◆ TASK OBJECTIVE
Restate verbatim the lines between the one holding "0.3), (1.0, 1.0))" and the one holding "for corner in", both included, and no others.

◆ DATASET EXCERPT
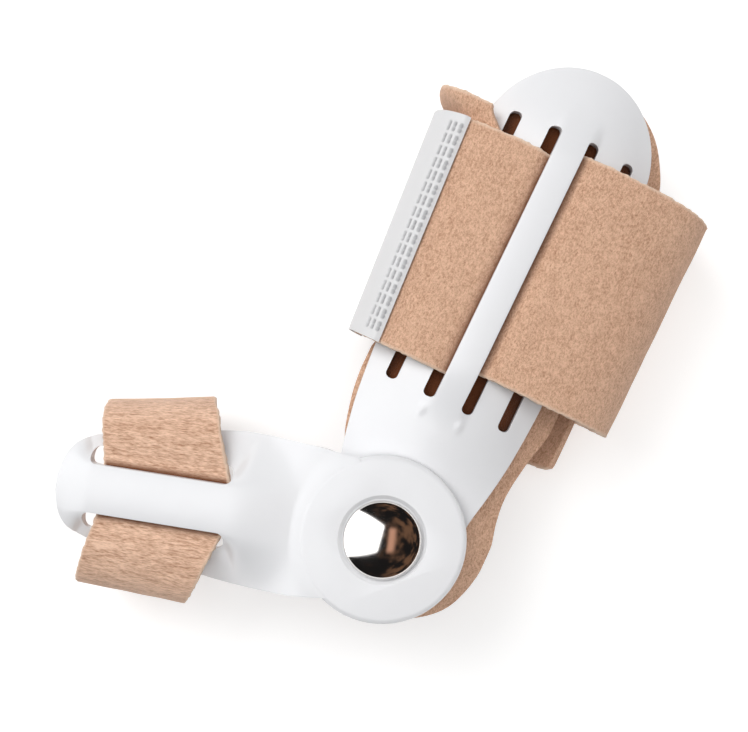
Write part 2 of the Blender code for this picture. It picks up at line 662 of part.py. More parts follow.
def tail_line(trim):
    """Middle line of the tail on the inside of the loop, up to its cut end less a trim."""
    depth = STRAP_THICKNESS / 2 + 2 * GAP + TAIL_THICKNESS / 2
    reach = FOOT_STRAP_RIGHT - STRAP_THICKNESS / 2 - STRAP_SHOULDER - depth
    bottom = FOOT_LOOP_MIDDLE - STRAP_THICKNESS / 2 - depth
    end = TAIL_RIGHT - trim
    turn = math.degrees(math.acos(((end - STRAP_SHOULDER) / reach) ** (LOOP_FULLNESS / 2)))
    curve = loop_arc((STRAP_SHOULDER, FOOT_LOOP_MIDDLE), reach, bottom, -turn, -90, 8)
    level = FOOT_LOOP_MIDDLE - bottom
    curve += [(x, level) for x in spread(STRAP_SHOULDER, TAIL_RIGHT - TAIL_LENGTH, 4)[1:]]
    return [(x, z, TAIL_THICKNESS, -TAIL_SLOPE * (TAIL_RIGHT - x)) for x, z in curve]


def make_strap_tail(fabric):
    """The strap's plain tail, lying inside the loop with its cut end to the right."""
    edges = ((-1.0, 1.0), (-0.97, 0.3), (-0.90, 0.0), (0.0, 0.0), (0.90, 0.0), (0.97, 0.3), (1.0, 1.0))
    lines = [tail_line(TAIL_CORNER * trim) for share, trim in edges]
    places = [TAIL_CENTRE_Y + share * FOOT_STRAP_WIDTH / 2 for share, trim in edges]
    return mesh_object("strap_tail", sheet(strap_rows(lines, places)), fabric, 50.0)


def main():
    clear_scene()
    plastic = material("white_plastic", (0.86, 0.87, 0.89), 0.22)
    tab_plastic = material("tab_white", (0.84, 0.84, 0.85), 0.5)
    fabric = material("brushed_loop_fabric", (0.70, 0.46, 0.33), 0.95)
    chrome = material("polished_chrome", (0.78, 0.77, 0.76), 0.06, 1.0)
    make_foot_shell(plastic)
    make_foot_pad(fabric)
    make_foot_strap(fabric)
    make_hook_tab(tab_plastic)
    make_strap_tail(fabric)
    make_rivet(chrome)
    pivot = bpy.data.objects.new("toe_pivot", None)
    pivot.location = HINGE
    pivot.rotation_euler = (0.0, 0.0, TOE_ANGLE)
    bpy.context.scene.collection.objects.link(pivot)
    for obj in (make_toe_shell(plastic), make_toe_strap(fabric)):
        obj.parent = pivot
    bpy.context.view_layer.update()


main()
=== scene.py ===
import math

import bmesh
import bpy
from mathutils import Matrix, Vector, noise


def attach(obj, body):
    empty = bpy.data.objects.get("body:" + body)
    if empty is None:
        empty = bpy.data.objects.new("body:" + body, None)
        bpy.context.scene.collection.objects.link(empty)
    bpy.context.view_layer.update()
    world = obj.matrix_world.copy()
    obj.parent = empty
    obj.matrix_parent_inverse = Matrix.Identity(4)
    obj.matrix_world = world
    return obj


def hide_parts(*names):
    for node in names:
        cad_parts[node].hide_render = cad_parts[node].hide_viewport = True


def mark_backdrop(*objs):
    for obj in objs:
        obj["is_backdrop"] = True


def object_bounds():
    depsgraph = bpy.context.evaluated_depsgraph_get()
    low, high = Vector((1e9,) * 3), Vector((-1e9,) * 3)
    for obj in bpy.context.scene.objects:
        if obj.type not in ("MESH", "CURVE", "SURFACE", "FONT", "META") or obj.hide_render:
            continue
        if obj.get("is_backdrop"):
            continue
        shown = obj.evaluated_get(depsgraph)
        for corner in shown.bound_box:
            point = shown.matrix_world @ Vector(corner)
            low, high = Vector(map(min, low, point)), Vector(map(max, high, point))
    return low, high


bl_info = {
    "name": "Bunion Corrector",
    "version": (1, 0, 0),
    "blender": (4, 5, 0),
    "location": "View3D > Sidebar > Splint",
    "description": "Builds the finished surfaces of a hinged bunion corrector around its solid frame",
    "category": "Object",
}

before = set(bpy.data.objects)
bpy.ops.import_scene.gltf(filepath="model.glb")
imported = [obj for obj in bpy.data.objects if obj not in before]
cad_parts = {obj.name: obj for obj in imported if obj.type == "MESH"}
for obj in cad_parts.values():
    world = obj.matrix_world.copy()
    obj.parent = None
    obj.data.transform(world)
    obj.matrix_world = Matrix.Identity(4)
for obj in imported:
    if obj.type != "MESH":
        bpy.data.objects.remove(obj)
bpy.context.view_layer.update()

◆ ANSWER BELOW
    edges = ((-1.0, 1.0), (-0.97, 0.3), (-0.90, 0.0), (0.0, 0.0), (0.90, 0.0), (0.97, 0.3), (1.0, 1.0))
    lines = [tail_line(TAIL_CORNER * trim) for share, trim in edges]
    places = [TAIL_CENTRE_Y + share * FOOT_STRAP_WIDTH / 2 for share, trim in edges]
    return mesh_object("strap_tail", sheet(strap_rows(lines, places)), fabric, 50.0)


def main():
    clear_scene()
    plastic = material("white_plastic", (0.86, 0.87, 0.89), 0.22)
    tab_plastic = material("tab_white", (0.84, 0.84, 0.85), 0.5)
    fabric = material("brushed_loop_fabric", (0.70, 0.46, 0.33), 0.95)
    chrome = material("polished_chrome", (0.78, 0.77, 0.76), 0.06, 1.0)
    make_foot_shell(plastic)
    make_foot_pad(fabric)
    make_foot_strap(fabric)
    make_hook_tab(tab_plastic)
    make_strap_tail(fabric)
    make_rivet(chrome)
    pivot = bpy.data.objects.new("toe_pivot", None)
    pivot.location = HINGE
    pivot.rotation_euler = (0.0, 0.0, TOE_ANGLE)
    bpy.context.scene.collection.objects.link(pivot)
    for obj in (make_toe_shell(plastic), make_toe_strap(fabric)):
        obj.parent = pivot
    bpy.context.view_layer.update()


main()
=== scene.py ===
import math

import bmesh
import bpy
from mathutils import Matrix, Vector, noise


def attach(obj, body):
    empty = bpy.data.objects.get("body:" + body)
    if empty is None:
        empty = bpy.data.objects.new("body:" + body, None)
        bpy.context.scene.collection.objects.link(empty)
    bpy.context.view_layer.update()
    world = obj.matrix_world.copy()
    obj.parent = empty
    obj.matrix_parent_inverse = Matrix.Identity(4)
    obj.matrix_world = world
    return obj


def hide_parts(*names):
    for node in names:
        cad_parts[node].hide_render = cad_parts[node].hide_viewport = True


def mark_backdrop(*objs):
    for obj in objs:
        obj["is_backdrop"] = True


def object_bounds():
    depsgraph = bpy.context.evaluated_depsgraph_get()
    low, high = Vector((1e9,) * 3), Vector((-1e9,) * 3)
    for obj in bpy.context.scene.objects:
        if obj.type not in ("MESH", "CURVE", "SURFACE", "FONT", "META") or obj.hide_render:
            continue
        if obj.get("is_backdrop"):
            continue
        shown = obj.evaluated_get(depsgraph)
        for corner in shown.bound_box:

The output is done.